5e roman à paraître dans la collection « L’Intime » dirigée par Anne Bert aux Éditions Numeriklivres, le primo-roman de Jade Lyrix ne laissera personne indifférent. L’auteur y aborde avec délicatesse et sobriété le thème du dédoublement de la personnalité et nous fait entrer dans l’intimité du cœur de la relation amoureuse obsédante d’une jeune femme avec son père. Une œuvre forte, envoûtante qui ne verse pas dans un voyeurisme facile, c’est même tout le contraire. Mais qui se cache derrière Jade Lyrix. Anne Bert a tenté, pour nous, pour vous, de percer le mystère…

Quelque chose m’intrigue depuis que vous m’avez révélé la date d’écriture de ce texte. Votre roman, très original dans la façon dont il est traité, décrit avec beaucoup de justesse et de maîtrise, le déséquilibre psychique sur le fil du basculement, au rebord extrême de la chute. Tous les personnages secondaires cernent fort bien la double personnalité de votre héroïne, Lilith. De plus, sa psy en livre une analyse très fine. Lilith, elle, décrit ses fantasmes passionnés avec une précision charnelle et émotionnelle très forte. Enfin, la lettre de l’ancien amant de Lilith est tout simplement merveilleuse. C’est très fort tout ça, or… vous avez écrit ce texte à l’âge de 17 ans ! Alors, dites-moi comment peut-on à cet âge-là, écrire un tel texte, si profond et si mature ?

Oui, j’étais très jeune lorsque j’ai écrit ce texte. Le manque d’expérience de la vie sentimentale ne fut pas un problème, car l’imagination était d’autant plus grande et puissante. Je n’ai fait que cristalliser des émotions passagères qui me parurent à cet instant précis aptes à véhiculer mes propres perceptions. Certes, un travail de fond a eu lieu en cours d’écriture mais il n’en résulte pas moins d’une analyse personnelle de ma propre imagination que j’ai poussée à son paroxysme. Comment aurai-je réagi dans cette situation, en ayant ce ressenti dans la peau et à l’âge de Lilith, avec ces valeurs éducatives ?

J’avais alors une imagination beaucoup plus obscure, j’étais très renfermée, peu de choses sont véritablement réelles à cette étape adolescente de la vie, alors il est vrai qu’il m’a été d’autant plus facile d’écrire et de définir un mal-être profond. Les questions existentielles, pourquoi suis-je ici… que suis-je supposé faire… tout cela au final a enrichi la vie de mon personnage principal qu’est cette jeune femme, Lilith.

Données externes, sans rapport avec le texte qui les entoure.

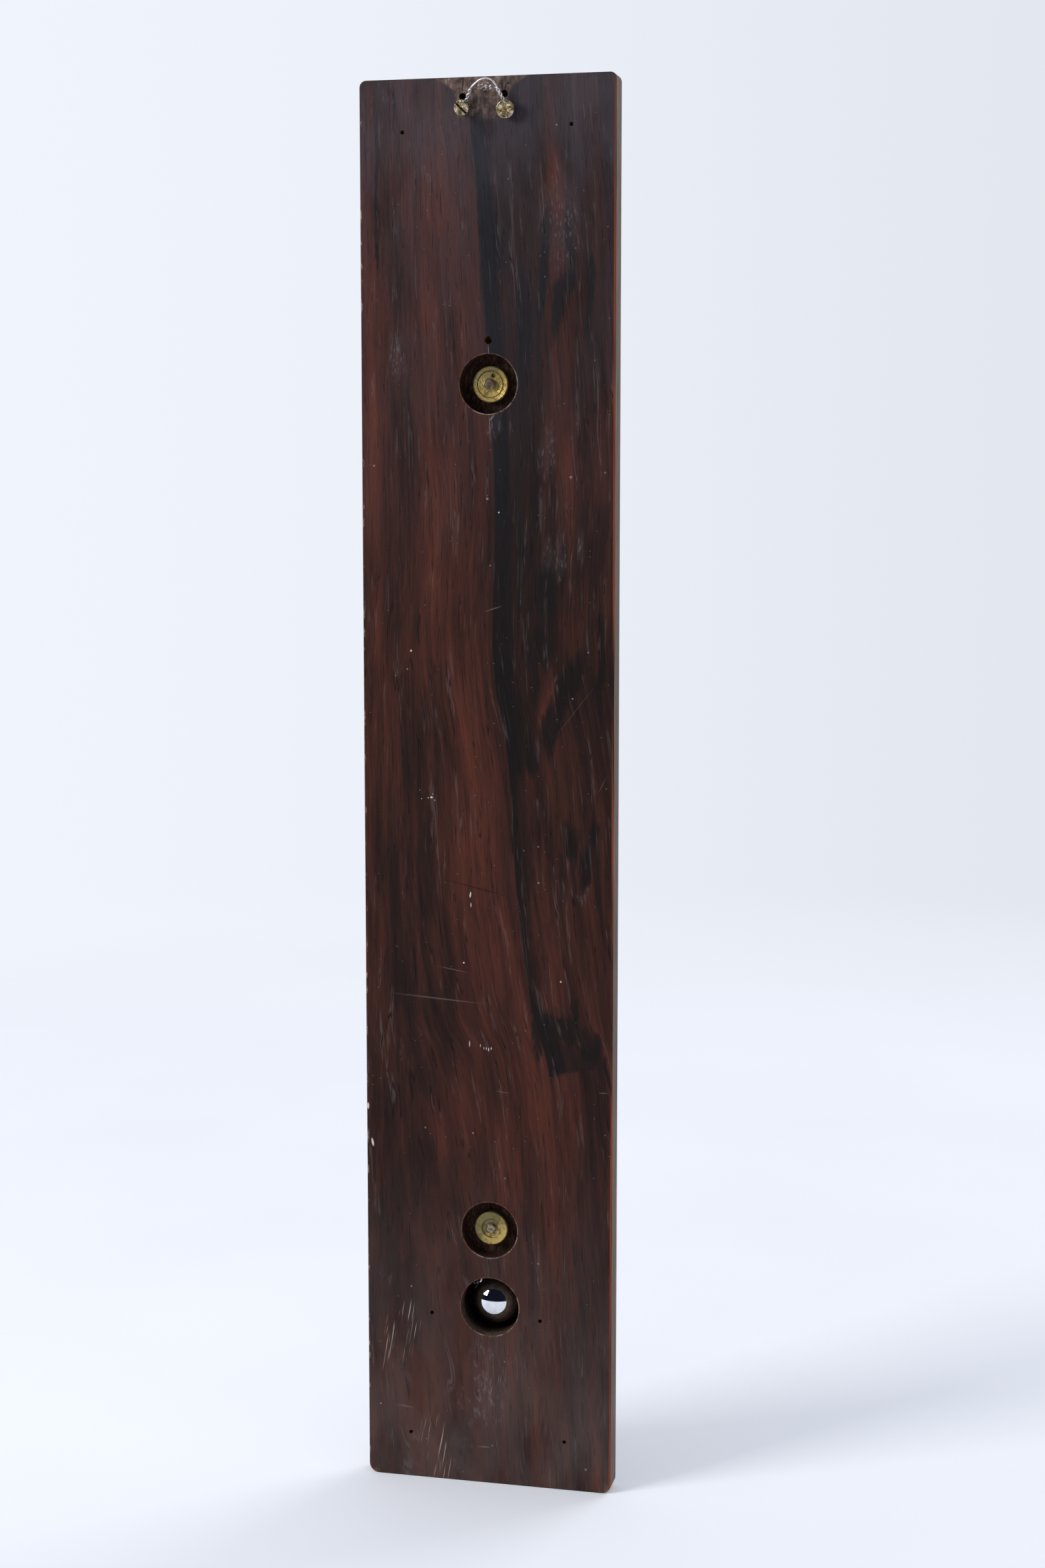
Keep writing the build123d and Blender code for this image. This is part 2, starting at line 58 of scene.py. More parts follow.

Quel est votre parcours personnel et littéraire ? D’où vous vient le goût de l’écriture ?

J’ai suivi un cursus littéraire, mais je ne pense pas avoir choisi cette branche à cause de l’écriture, cela m’a permis surtout de satisfaire au mieux mon énorme soif de connaissance sur la vie en général.

L’amour que je porte à l’écriture me vient de ma petite enfance, car il est vrai que très tôt j’ai eu la chance d’avoir des livres entre les mains, j’ai commencé à écrire ou plutôt à jeter des mots sur des feuilles dès l’âge de 4 ans.

4 ans ? Vraiment ? cela paraît si incroyable…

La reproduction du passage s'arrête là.